Plotting of Diffusion Index

ggplot(diffusion_index, aes(x = DATE, y = Diffusion)) +
  geom_line(color = "blue") +
  geom_smooth(method = "loess", se = FALSE) +
  geom_hline(yintercept = 0, linetype = "dashed") +
  labs(title = "Diffusion Index (2017-2024)",
       y = "Diffusion Index", x = "Year") +
  theme_classic()
## `geom_smooth()` using formula = 'y ~ x'
## Warning: Removed 1 row containing non-finite outside the scale range
## (`stat_smooth()`).
## Warning: Removed 1 row containing missing values or values outside the scale range
## (`geom_line()`).

Calculating the correlation coefficient

correlation <- cor(diffusion_index_filtered$Diffusion, cfnaidiff_filtered$CFNAIDIFF, use = "complete.obs")
print(paste("Correlation Coefficient:", round(correlation, 3)))
## [1] "Correlation Coefficient: 0.373"

A Correlation coefficent of 0.37 indicates a weak to moderate positive linear relationship between the variables.

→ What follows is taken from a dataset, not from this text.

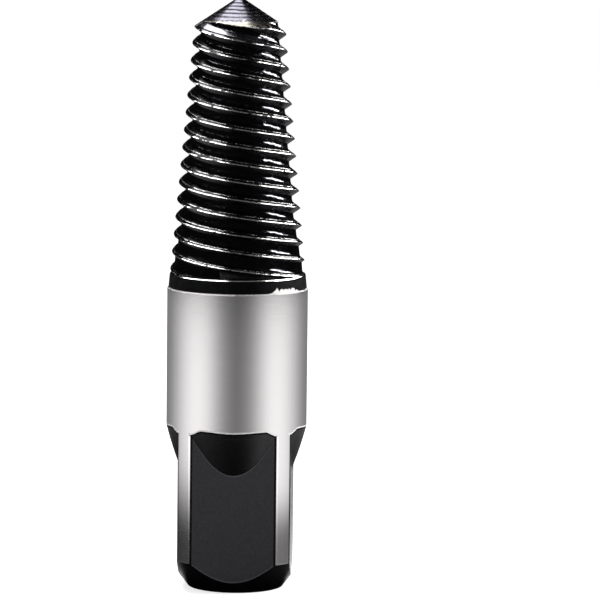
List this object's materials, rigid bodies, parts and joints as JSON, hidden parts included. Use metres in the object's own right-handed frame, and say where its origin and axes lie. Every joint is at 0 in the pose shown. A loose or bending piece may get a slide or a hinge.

As the Diffusion Index increases , the CFNAIDIFF also tends to increase , but not very perfectly.

ggplot() +
  geom_line(data = diffusion_index_filtered, aes(x = DATE, y = Diffusion, color = "Diffusion Index")) +
  geom_line(data = cfnaidiff_filtered, aes(x = DATE, y = CFNAIDIFF, color = "CFNAIDIFF")) +
  labs(title = "Comparison of Diffusion Index and CFNAIDIFF",
       x = "Year", y = "Index Value", color = "Series") +
  geom_hline(yintercept = 0, linetype = "dashed") +
  theme_classic()
## Warning: Removed 1 row containing missing values or values outside the scale range
## (`geom_line()`).

From the above graph it indicates that we have got 2 lines in which the blue line indicates Diffusion Index and red line indicates CFNAIDIFF Index .The blue line measure how many parts of the economy are imporving. it moves up & down a lot , meaning that at times , many areas of the economy are doing well.The red line measures the overall strength of the economy.

The graph shows that both the Diffusion Index and CFNAIDIFF are close to zero for the current year. This means the economy is neither growing strongly nor shrinking a lot it’s kind of stable or neutral right now. Things don’t look too bad, but there’s no strong improvement either.